● **What is being asked**: Extract, without alteration, each line from the start of the listing to the line bearing "to the left.".

******

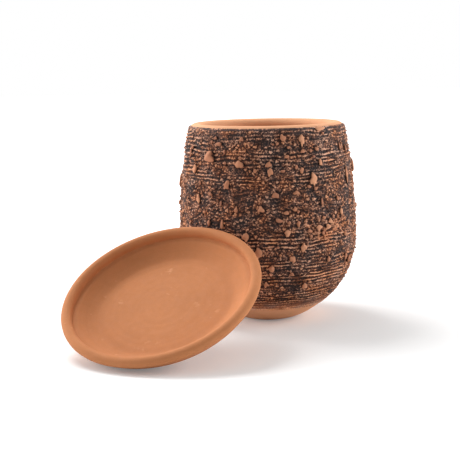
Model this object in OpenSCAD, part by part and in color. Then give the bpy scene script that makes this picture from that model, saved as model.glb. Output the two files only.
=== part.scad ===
// Hand-built clay planter with a rough coat, and its loose saucer.
// The pot stands on its foot with its axis on Z and the middle of its foot at the origin.
// The saucer leans against the pot's front left side, with its dish towards the front (-Y).
// Angles round the pot count from the front: positive to the right (+X), negative to the left.

/* [Pot body] */
// Height of the pot, to the crest of its lip
pot_h = 155; // [125:1:190]
// Diameter of the bare body at its widest
belly_d = 136; // [112:1:165]
// Height of the widest place
belly_z = 66; // [55:1:80]
// How far the wall draws in from the belly up to the lip
neck_inset = 8; // [4:0.5:16]
// Diameter of the flat foot
foot_d = 43; // [34:1:60]
// Thickness of the thrown wall
wall_t = 8; // [5:0.5:10]
// Thickness of the floor inside
floor_t = 9; // [6:0.5:12]
// Thickness of the rolled lip
lip_t = 11.5; // [9:0.5:14]
// How far the rolled lip stands out from the wall under it
lip_overhang = 1.3; // [0.8:0.1:2]
// Diameter of the drain hole in the foot
drain_d = 14; // [8:1:20]

/* [Rough coat] */
// Thickness of the coat on the belly and the sides
coat_t = 2; // [1.5:0.1:3.5]
// Thickness of the coat at its edges
coat_edge_t = 0.6; // [0.4:0.1:1.2]
// Height of the coat's lower edge
coat_bottom = 13; // [8:1:25]
// Bare height left above the coat, up to the crest of the lip
coat_lip_gap = 2; // [1.5:0.1:5.5]

/* [Clay pellets] */
// Thickness of coat left behind each pellet
pellet_backing = 0.3; // [0.2:0.1:0.6]
// Number of pellets on the back half
back_pellets = 40; // [10:1:60]
// Smallest pellet on the back half
pellet_min_d = 3; // [2.5:0.1:4]
// Largest pellet on the back half
pellet_max_d = 5; // [4:0.1:6]
// Pellet that the saucer's lip rests on
prop_pellet_d = 5; // [4.5:0.1:6]

/* [Saucer] */
// Diameter of the saucer over its lip
saucer_d = 146; // [120:1:176]
// Height of the saucer
saucer_h = 22.5; // [19:0.5:28]
// Diameter of the flat underside
saucer_base_d = 94; // [80:1:110]
// Thickness of the side
saucer_wall = 6.5; // [5:0.5:9]
// Thickness of the floor
saucer_floor = 7.5; // [6:0.5:10]
// Thickness of the rolled lip
saucer_lip_t = 7.8; // [6:0.2:10]
// Outward bulge of the side, from the base edge to the lip
saucer_bulge = 3; // [2:0.1:4]

/* [Leaning saucer] */
// Tilt of the saucer from level
lean_tilt = 30; // [22:1:40]
// Way the dish slopes down, left of the front
lean_turn = 24; // [10:1:40]
// Place on the pot where the lip rests, left of the front
lean_place = 44; // [30:1:60]
// Clearance between the lip and the pellet that it rests on
lean_gap = 0.4; // [0.3:0.1:1]

/* [Hidden] */

fine = 240;
pellet_fine = 32;
cut = 1;
smear_steps = 8;
bowl_steps = 24;
side_steps = 16;

belly_r = belly_d / 2;
foot_r = foot_d / 2;
neck_r = belly_r - neck_inset;
lip_z = pot_h - lip_t / 2;
lip_x = neck_r + lip_overhang - lip_t / 2;
coat_top = pot_h - coat_lip_gap;

// Radius at height z of an arc that stands upright at the belly and ends at (end_r, end_z)
function arc_at(z, wide_r, end_r, end_z) =
    let (
        centre = (wide_r * wide_r - end_r * end_r - pow(end_z - belly_z, 2)) / (2 * (wide_r - end_r)),
        radius = wide_r - centre
    )
    centre + sqrt(radius * radius - pow(z - belly_z, 2));

// A face of revolution is [lowest height, radius there, radius at the belly, radius at the lip]
function face_at(face, z) = z < belly_z
    ? arc_at(z, face[2], face[1], face[0])
    : arc_at(z, face[2], face[3], lip_z);

// Heights up a face, closer together where the bowl curves in
function levels(low, top) = concat(
    [for (i = [0 : bowl_steps - 1]) low + (belly_z - low) * (1 - cos(90 * i / bowl_steps))],
    [for (i = [0 : side_steps]) belly_z + (top - belly_z) * i / side_steps]
);
function face_points(face, top) = [for (z = levels(face[0], top)) [face_at(face, z), z]];

// Outside of the bare wall, inside of the wall, and outside of the coat
wall_face = [0, foot_r, belly_r, neck_r];
room_face = [floor_t, foot_r, belly_r - wall_t, neck_r - wall_t];
smear_r = lip_t / 2 + coat_edge_t;
coat_face = [coat_bottom, face_at(wall_face, coat_bottom) + coat_edge_t, belly_r + coat_t, lip_x + smear_r];

// Above the middle of the lip's roll, the coat is wiped thin over the roll
smear_top = asin((coat_top - lip_z) / smear_r);
smear_points = [
    for (i = [1 : smear_steps])
        let (a = smear_top * i / smear_steps)
        [lip_x + smear_r * cos(a), lip_z + smear_r * sin(a)]
];

// The saucer's side is an arc from its base edge to a place under its lip, in shares of the lip's radius
under_lip_out = 0.5;
under_lip_down = 0.7;
saucer_base_r = saucer_base_d / 2;
saucer_lip_r = saucer_lip_t / 2;
saucer_lip_x = saucer_d / 2 - saucer_lip_r;
saucer_lip_z = saucer_h - saucer_lip_r;
side_run = [
    saucer_lip_x + under_lip_out * saucer_lip_r - saucer_base_r,
    saucer_lip_z - under_lip_down * saucer_lip_r
];
side_chord = norm(side_run);
saucer_side_r = (pow(side_chord / 2, 2) + pow(saucer_bulge, 2)) / (2 * saucer_bulge);
side_mid = [saucer_base_r, 0] + side_run / 2;
side_in = [-side_run[1], side_run[0]] / side_chord;
saucer_side_at = side_mid + side_in * (saucer_side_r - saucer_bulge);

// The tilted saucer stands on its side's arc, and its lip reaches back to the pot
rest_lift = saucer_side_r + saucer_side_at[0] * sin(lean_tilt) - saucer_side_at[1] * cos(lean_tilt);
lip_reach = saucer_lip_x * cos(lean_tilt) - saucer_lip_z * sin(lean_tilt) + saucer_lip_r;
lip_rest_z = rest_lift + saucer_lip_x * sin(lean_tilt) + saucer_lip_z * cos(lean_tilt);

// Distance of a pellet's centre from the pot's axis, with its backing of coat under it
function pellet_at(z, d) = face_at(wall_face, z) + pellet_backing + d / 2;

downhill = [-sin(lean_turn), -cos(lean_turn)];
prop_out = pellet_at(lip_rest_z, prop_pellet_d);
prop_xy = prop_out * [-sin(lean_place), -cos(lean_place)];
saucer_xy = prop_xy + downhill * (prop_pellet_d / 2 + lean_gap + lip_reach);

// The larger pellets on the front half: angle, share of the pot's height, diameter
front_pellets = [
    [-63, 0.87, 3.6], [-55, 0.79, 4.6], [-49, 0.65, 4.8], [-41, 0.85, 5.4], [-34, 0.91, 4.2],
    [-26, 0.72, 4.6], [-18, 0.82, 5.2], [-17, 0.94, 3.6], [-19, 0.61, 3.8], [-13, 0.48, 5],
    [-6, 0.40, 5.4], [-7, 0.79, 3.6], [-4, 0.61, 4.4], [-1, 0.24, 4], [2, 0.32, 4.6],
    [2, 0.80, 4.8], [11, 0.94, 4.4], [12, 0.49, 4.6], [13, 0.85, 3.8], [15, 0.37, 4.6],
    [17, 0.61, 4], [22, 0.42, 5], [24, 0.93, 4.8], [25, 0.22, 4.6], [30, 0.74, 5.4],
    [33, 0.51, 4.6], [37, 0.82, 4], [41, 0.53, 4.4], [41, 0.35, 4], [50, 0.64, 4],
    [53, 0.57, 4.6], [59, 0.34, 4.4], [64, 0.74, 4.8], [88, 0.78, 4.8], [-88, 0.71, 5],
];

// Evenly scattered places for the pellets on the back half: first angle, sweep, lowest share and rise
back_from = 100;
back_sweep = 160;
back_low = 0.17;
back_rise = 0.76;
golden = (sqrt(5) - 1) / 2;
function part_of(x) = x - floor(x);
function back_angle(i) = back_from + back_sweep * part_of((i + 1) * golden);
function back_share(i) = back_low + back_rise * (i + 0.5) / back_pellets;
function back_size(i) = pellet_min_d + (pellet_max_d - pellet_min_d) * part_of(i * sqrt(2));

module lip_roll() {
    translate([lip_x, lip_z]) circle(d = lip_t, $fn = fine);
}

// A ball sunk into the coat
module pellet(angle, z, d) {
    rotate([0, 0, angle]) translate([0, -pellet_at(z, d), z]) sphere(d = d, $fn = pellet_fine);
}

// Thrown vessel: bowl, sides and rolled lip in one piece, with a drain hole
module pot_body() {
    color("peru") difference() {
        rotate_extrude($fn = fine) {
            difference() {
                polygon(concat([[0, 0]], face_points(wall_face, lip_z), [[0, lip_z]]));
                polygon(concat([[0, floor_t]], face_points(room_face, lip_z), [[0, lip_z]]));
            }
            lip_roll();
        }
        translate([0, 0, -cut]) cylinder(d = drain_d, h = floor_t + 2 * cut, $fn = fine);
    }
}

// Thick slip laid on the outside of the vessel, thinning out over the bowl and on the lip
module slip_coat() {
    color("saddlebrown") rotate_extrude($fn = fine) difference() {
        polygon(concat([[0, coat_bottom]], face_points(coat_face, lip_z), smear_points, [[0, coat_top]]));
        polygon(concat([[0, 0]], face_points(wall_face, lip_z), [[neck_r, pot_h], [0, pot_h]]));
        lip_roll();
    }
}

// Balls of clay pressed into the coat
module clay_pellets() {
    color("sandybrown") {
        pellet(-lean_place, lip_rest_z, prop_pellet_d);
        for (p = front_pellets) pellet(p[0], p[1] * pot_h, p[2]);
        for (i = [0 : back_pellets - 1]) pellet(back_angle(i), back_share(i) * pot_h, back_size(i));
    }
}

// Shallow dish on its own axis, standing on its flat underside
module saucer_dish() {
    rotate_extrude($fn = fine) {
        difference() {
            saucer_face(0);
            intersection() {
                saucer_face(saucer_wall);
                translate([0, saucer_floor]) square([saucer_d, saucer_h]);
            }
        }
        translate([saucer_lip_x, saucer_lip_z]) circle(r = saucer_lip_r, $fn = fine);
    }
}

// The dish's outline, offset inwards, up to the middle of its lip
module saucer_face(inset) {
    intersection() {
        union() {
            translate(saucer_side_at) circle(r = saucer_side_r - inset, $fn = fine);
            translate([0, inset]) square([saucer_side_at[0], saucer_h]);
        }
        square([saucer_d, saucer_lip_z]);
    }
}

// The saucer as it leans on the pot
module saucer() {
    color("peru") translate([saucer_xy[0], saucer_xy[1], rest_lift])
        rotate([0, 0, -lean_turn]) rotate([lean_tilt, 0, 0]) saucer_dish();
}

pot_body();
slip_coat();
clay_pellets();
saucer();
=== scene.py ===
import math

import bpy
import numpy as np
from mathutils import Matrix, Vector


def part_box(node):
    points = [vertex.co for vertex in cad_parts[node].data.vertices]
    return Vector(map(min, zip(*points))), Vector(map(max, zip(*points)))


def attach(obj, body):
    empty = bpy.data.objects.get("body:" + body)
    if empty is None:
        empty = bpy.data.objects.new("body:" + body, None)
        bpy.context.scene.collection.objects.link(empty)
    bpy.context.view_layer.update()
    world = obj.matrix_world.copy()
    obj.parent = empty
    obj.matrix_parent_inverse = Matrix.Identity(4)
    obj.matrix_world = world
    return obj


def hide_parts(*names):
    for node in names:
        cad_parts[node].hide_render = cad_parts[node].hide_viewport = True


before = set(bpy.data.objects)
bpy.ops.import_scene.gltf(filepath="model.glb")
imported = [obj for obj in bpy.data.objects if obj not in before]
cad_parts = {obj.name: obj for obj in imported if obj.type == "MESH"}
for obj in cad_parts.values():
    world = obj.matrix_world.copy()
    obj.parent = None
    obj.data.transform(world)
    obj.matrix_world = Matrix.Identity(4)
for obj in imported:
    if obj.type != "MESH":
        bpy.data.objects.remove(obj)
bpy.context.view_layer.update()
bpy.ops.object.select_all(action="DESELECT")


# ---------------------------------------------------------------- pot body
# A terracotta vessel thrown on the wheel in one piece: a bowl-shaped bottom, an upright side that draws
# in a little, and a fat rolled lip. A drain hole is cut through its floor while the clay is soft.

mm = 0.001
pot_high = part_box("pot_body")[1]
pot_h = pot_high.z / mm
belly_r = pot_high.x / mm
belly_z = 66
neck_inset = 8
neck_r = belly_r - neck_inset
wall = 8
foot_r = 21.5
floor_z = 9
drain_r = 7
lip_r = 5.75
lip_overhang = 1.3
lip_x = neck_r + lip_overhang - lip_r
lip_z = pot_h - lip_r
turns = 192
ring_step = 2.0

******

● **Result**:
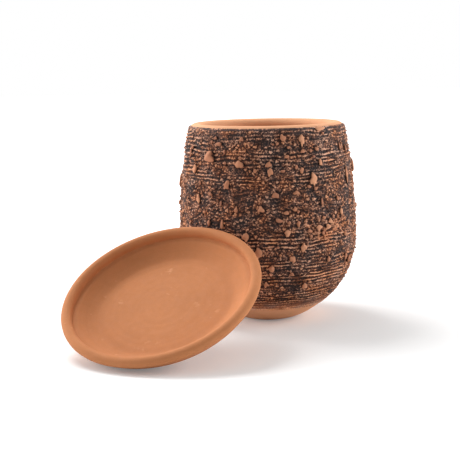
Model this object in OpenSCAD, part by part and in color. Then give the bpy scene script that makes this picture from that model, saved as model.glb. Output the two files only.
=== part.scad ===
// Hand-built clay planter with a rough coat, and its loose saucer.
// The pot stands on its foot with its axis on Z and the middle of its foot at the origin.
// The saucer leans against the pot's front left side, with its dish towards the front (-Y).
// Angles round the pot count from the front: positive to the right (+X), negative to the left.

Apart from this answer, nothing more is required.